Non vraiment, Lion avait tout ce qu’il fallait pour n’être qu’un produit de studio aux grands airs dramatiques afin d'attiser la curiosité du public. Mais malgré cela, le film de Garth Davis (dont c’est le premier long-métrage) va vous marquer en cette année 2017, parvenant à effacer d’un claquement de doigts ses défauts hollywoodiens.
Cela, Lion le doit, il faut bien le dire, à un certain savoir-faire de son réalisateur, qui arrive à donner beaucoup d’intensité à la majorité des scènes. À faire dire aux images bien des choses par le biais de champs/contre-champs plutôt inventifs. Se montrant pour le coup plus subtils que de banales répliques ou bien des plans trop évocateurs. Le tout au service d’un récit narré de manière classique (par là, il faut entendre chronologique) et donc plus fluide, ce dernier n’étant pas interrompu par des flashbacks risquant de casser le rythme d’un film qui prend le temps d’exploiter pleinement son contenu. À savoir une première partie, le périlleux voyage du jeune héros, qui sert également à décrire une Inde plongée dans la misère et le crime (l’exploitation d’enfants). Dans laquelle sévissent également l’individualisme et l’étouffement des grandes villes. La seconde, quant à elle, délaisse ces généralités pour se montrer beaucoup plus intimiste, en ne se concentrant que sur l’aspect familial de l’histoire. Permettant ainsi de parler d’adoption, d’acceptation et de compréhension de l’autre (via un demi-frère traumatisé), de ne jamais oublier ses racines… Vous l’aurez compris, Lion n’oublie en aucun les diverses thématiques proposées par son histoire et les met en avant comme il faut, offrant à l’ensemble une richesse d’écriture inattendue.
Mais là où Lion fait également très fort, c’est dans le choix de sa distribution. Et pour cause, cette dernière s’est permise de faire appel à d’excellents comédiens, aussi bien pour les seconds rôles que les têtes d’affiche. Allant d’une resplendissante Rooney Mara à une Nicole Kidman ayant retrouvé sa flamme d’actrice, en passant par un Dev Patel au meilleur de sa forme, qui se donne corps et âme à ce qui s’annonce comme le nouveau rôle de sa carrière (à n’en pas douter !). Et n’oublions pas le jeune Sunny Pawar, véritable révélation du film qu’il irradie de sa présence. De son innocence et de sa naïveté juvéniles, non sans dissimuler derrière tout cela une certaine maturité qu’induit sa terrible condition de vie. Son interprétation (menée d’une main de maître par le réalisateur) séduit à tel point qu’il est regrettable de le voir passer à l’âge adulte en laissant la place à Dev Patel.
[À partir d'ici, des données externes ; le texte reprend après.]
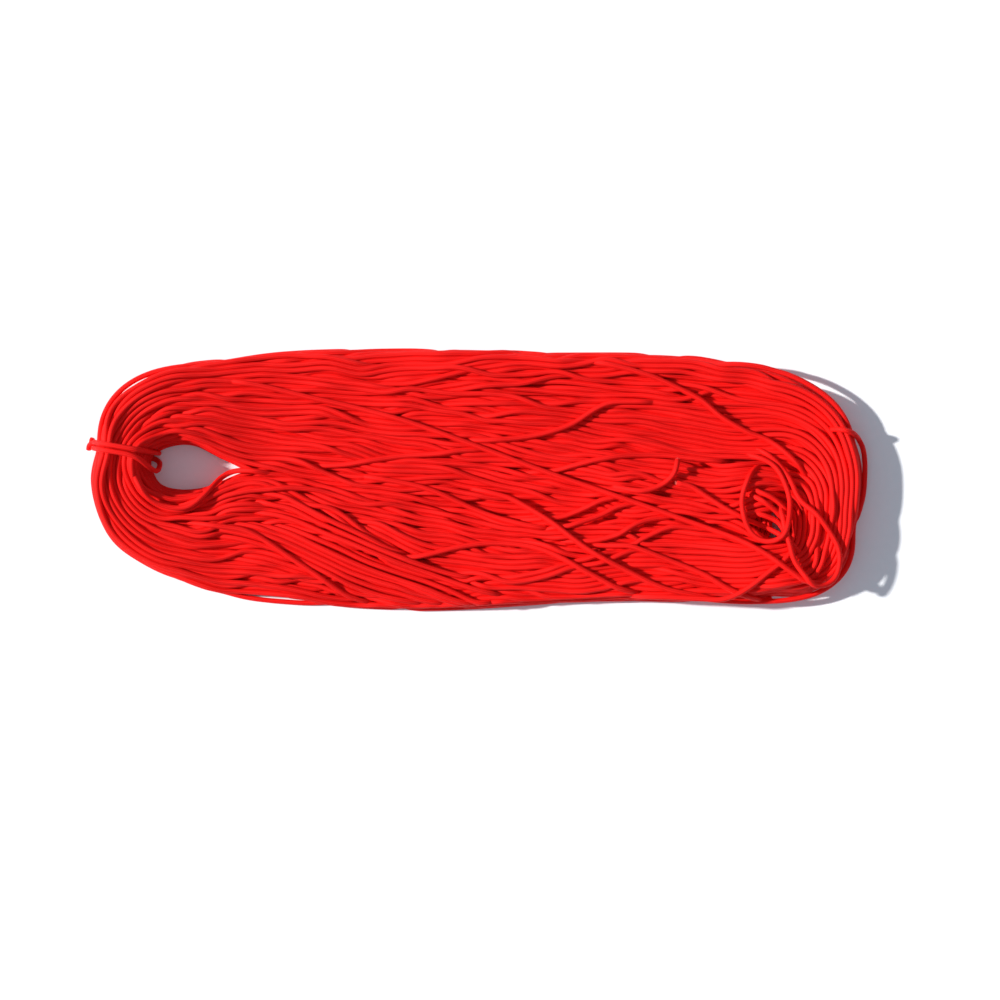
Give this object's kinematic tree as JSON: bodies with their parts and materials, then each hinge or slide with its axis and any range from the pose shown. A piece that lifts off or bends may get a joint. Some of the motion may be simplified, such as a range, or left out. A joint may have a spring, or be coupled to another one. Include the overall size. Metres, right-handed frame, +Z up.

Oui, Lion est un film hollywoodien, qui s’éloigne de Slumdog Millionaire pour correspondre à des critères américains plus généralisés. Mais même avec ce constat, le long-métrage parvient réellement à toucher le spectateur, et ce sans passer par les artifices inhérents au genre pourtant présents. Juste une magnifique histoire, pleine d’humanité, racontée de manière efficace, savamment mise en image et interprétée avec conviction. Un petit uppercut qui vous retournera l’estomac et vous apportera une leçon de vie ayant le pouvoir d’égayer votre cœur pendant un bon moment.